Petrus Jacobi Thaborita (Latinised name form of Peter Jacobusz van Bolsward) (Bolsward, 1450–1527) was a Frisian monk, historian and writer. He is best known for his writings on the Frisian freedom fighter Pier Gerlofs Donia, and for writing down Donia's last words. In the extended works by Thaborita van Bolsward is found information on the Frisian chieftains warlords Jancko Douwama and Haring Harinxma (the Donia ancestor).
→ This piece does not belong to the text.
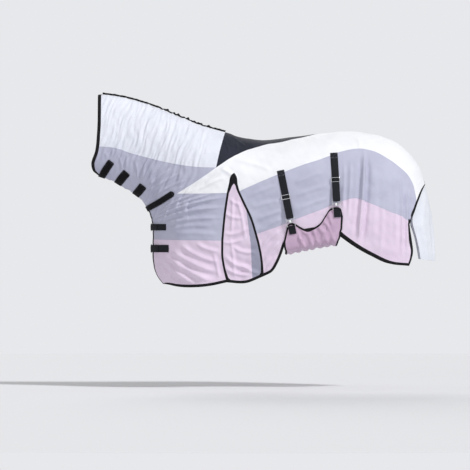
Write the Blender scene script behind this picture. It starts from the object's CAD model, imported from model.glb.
"""Combo fly sheet in its worn shape: mesh cloth, tape, webbing, metal parts and stitching."""

import math

import bmesh
import bpy
import numpy as np
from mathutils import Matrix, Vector


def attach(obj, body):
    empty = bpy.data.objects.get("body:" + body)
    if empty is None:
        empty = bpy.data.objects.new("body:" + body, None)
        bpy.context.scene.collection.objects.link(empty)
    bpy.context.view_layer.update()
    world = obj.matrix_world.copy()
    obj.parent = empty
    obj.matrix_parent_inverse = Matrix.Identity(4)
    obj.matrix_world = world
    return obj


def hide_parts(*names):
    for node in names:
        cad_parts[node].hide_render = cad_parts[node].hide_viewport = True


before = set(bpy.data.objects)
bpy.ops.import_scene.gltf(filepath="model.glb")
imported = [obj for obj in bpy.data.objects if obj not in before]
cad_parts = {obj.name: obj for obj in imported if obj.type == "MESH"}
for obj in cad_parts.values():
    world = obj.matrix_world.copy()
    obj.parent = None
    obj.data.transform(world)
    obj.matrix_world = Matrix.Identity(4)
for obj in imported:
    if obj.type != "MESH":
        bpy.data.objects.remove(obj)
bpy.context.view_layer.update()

# ---- sizes, metres ------------------------------------------------------------------------------
CLOTH = 0.0025          # the cloth's outer face stands this far off the worn surface
YARN = 0.0009           # thickness of the mesh cloth
BINDING = 0.0040        # height of the folded edge tape
BINDING_WIDTH = 0.019   # visible width of the edge tape
POLL_WIDTH = 0.022      # width of the tape round the head end
WEB = 0.0022            # webbing thickness
GAP = 0.0006            # air between webbing and what it lies on
WIRE = 0.0020           # radius of the metal wire
STRAP_WIDTH = 0.048     # belly strap webbing
BACK_ROUND = 0.30       # depth over which the back rounds into the side
FRONT_ROUND = 0.23      # depth over which the chest and throat round into the side
FINE = 6                # fine cloth cells for each drafting cell

# half-widths of the worn sheet along x
STATIONS_X = [-1.15, -1.0, -0.75, -0.585, -0.325, 0.0, 0.325, 0.585, 0.845, 1.04, 1.17, 1.30]
STATIONS_W = [0.095, 0.10, 0.13, 0.18, 0.27, 0.31, 0.35, 0.345, 0.33, 0.30, 0.26, 0.23]

# side outlines, (x, z), head end first
TOP_LINE = [(-1.10, 0.312), (-0.998, 0.312), (-0.845, 0.293), (-0.65, 0.238), (-0.455, 0.160),
            (-0.325, 0.108), (-0.163, 0.062), (-0.022, 0.022), (0.109, 0.011), (0.217, 0.022),
            (0.442, 0.051), (0.65, 0.067), (0.759, 0.057), (0.867, 0.033), (0.975, -0.015),
            (1.062, -0.095), (1.116, -0.175), (1.149, -0.278), (1.181, -0.427), (1.205, -0.579),
            (1.215, -0.698), (1.216, -0.775), (1.216, -0.90)]
THROAT_LINE = [(-1.10, -0.185), (-0.991, -0.221), (-0.898, -0.255), (-0.845, -0.286), (-0.78, -0.325),
               (-0.715, -0.375), (-0.675, -0.430), (-0.645, -0.496), (-0.636, -0.56), (-0.635, -0.64),
               (-0.631, -0.787), (-0.605, -0.871), (-0.562, -0.935), (-0.53, -1.0)]
HEAD_EDGE = [(-0.991, -0.221), (-1.030, -0.190), (-1.040, -0.150), (-1.014, -0.059), (-1.001, 0.072),
             (-0.998, 0.312)]
NECK_SEAM = [(-0.985, -0.030), (-0.878, -0.042), (-0.78, -0.075), (-0.696, -0.098), (-0.52, -0.141),
             (-0.325, -0.169), (-0.221, -0.172)]
NECK_BODY = [(-0.668, -0.446), (-0.60, -0.405), (-0.476, -0.341)]
NECK_BODY_UP = [(-0.476, -0.341), (-0.34, -0.255), (-0.221, -0.172)]
INSERT_FRONT = [(-0.221, -0.172), (-0.196, -0.06), (-0.163, 0.062)]
INSERT_LOWER = [(-0.221, -0.172), (-0.13, -0.112), (-0.022, -0.059), (0.109, -0.022), (0.217, -0.002),
                (0.442, 0.0505)]
WHITE_SEAM_FRONT = [(-0.476, -0.341), (-0.30, -0.341), (-0.151, -0.337)]
WHITE_SEAM_REAR = [(-0.068, -0.325), (0.06, -0.268), (0.174, -0.221), (0.309, -0.169), (0.5, -0.104),
                   (0.592, -0.069), (0.741, -0.052), (0.86, -0.090), (0.951, -0.151), (1.04, -0.235),
                   (1.078, -0.34), (1.089, -0.42)]
PINK_SEAM_FRONT = [(-0.6335, -0.640), (-0.40, -0.645), (-0.187, -0.647)]
PINK_SEAM_REAR = [(0.046, -0.603), (0.22, -0.541), (0.295, -0.509), (0.473, -0.442), (0.593, -0.393),
                  (0.683, -0.371), (0.772, -0.401), (0.90, -0.455), (1.018, -0.512), (1.040, -0.540)]
FRONT_HEM = [(-0.565, -0.931), (-0.50, -0.944), (-0.406, -0.953), (-0.26, -0.943), (-0.152, -0.92)]
GUSSET_HEM = [(-0.152, -0.92), (-0.03, -0.925), (0.091, -0.879)]
REAR_HEM = [(0.091, -0.879), (0.143, -0.851), (0.180, -0.795), (0.208, -0.730), (0.232, -0.665),
            (0.285, -0.612), (0.36, -0.588), (0.47, -0.576), (0.56, -0.588), (0.608, -0.626), (0.689, -0.684),
            (0.801, -0.748), (0.913, -0.798), (1.037, -0.813)]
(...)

Dutch writer Conrad Busken Huet used many of Thaborita's descriptions of historical figures in later books. He also translated the description of Donia. Thaborita joined the monastery at an advanced age, as a widower with two sons. Petrus also dedicated a chapter in one of his books to Donia:About the death of Greate Pier, Pier Gerlofs Donia:

"In dat selue iaer van 20 soe is ghestoruen groet Pyer, op Sinte Lucas nacht. Van deese Pier was grote spraeck in Hollant, in Brabant ende in ander landen, van sin grote stercheit ende gruwelicheit, ende van sin grote oghen; ende sy maectent groter dant was; mer noch tans wasset een groet, swaert, man mit grote oghen, grote schouwer ende een groten baert, ende gruweliken van aensyen, sonderlingh als hy toernich was; ende hy was grof ende plompt van spraeck ende wesen; want hy en conste nyet bequam spreken voert recht ofte voer heeren; mer mit sin groue Fryesche slaghen quaem hy mede vort, ende dat ghyngh hem alsoe plomp of, dat alle menschen, die daer by stonden, worden beweghen tot lachgen; ende hy was froem ende fel op die vianden, mer hy was redelyk van herten als een Kersten man."

English translation:
"In the very same year of 1520, on Saint Lucas night, Grutte Pier died. Of this Pier in Holland, in Brabant and other countries tales went around about his strength and his brutality and about his large eyes. And they made it bigger than it was. Yet he was a big, heavy man, with big eyes, broad shoulders and a big beard and terrible of appearance especially when he was angry. And he was rude and unarticulated of speech and manners. Because he wasn't able to speak properly in court or in front of lords. He often made jokes, so that all the people standing around, were made to laugh. He had killed many enemies, but he had a rather good character, as if he were a good Christian."

Anton Reinhard Falck was the owner of the original documents, he lent these to the researchers Visser and Amersfoordt.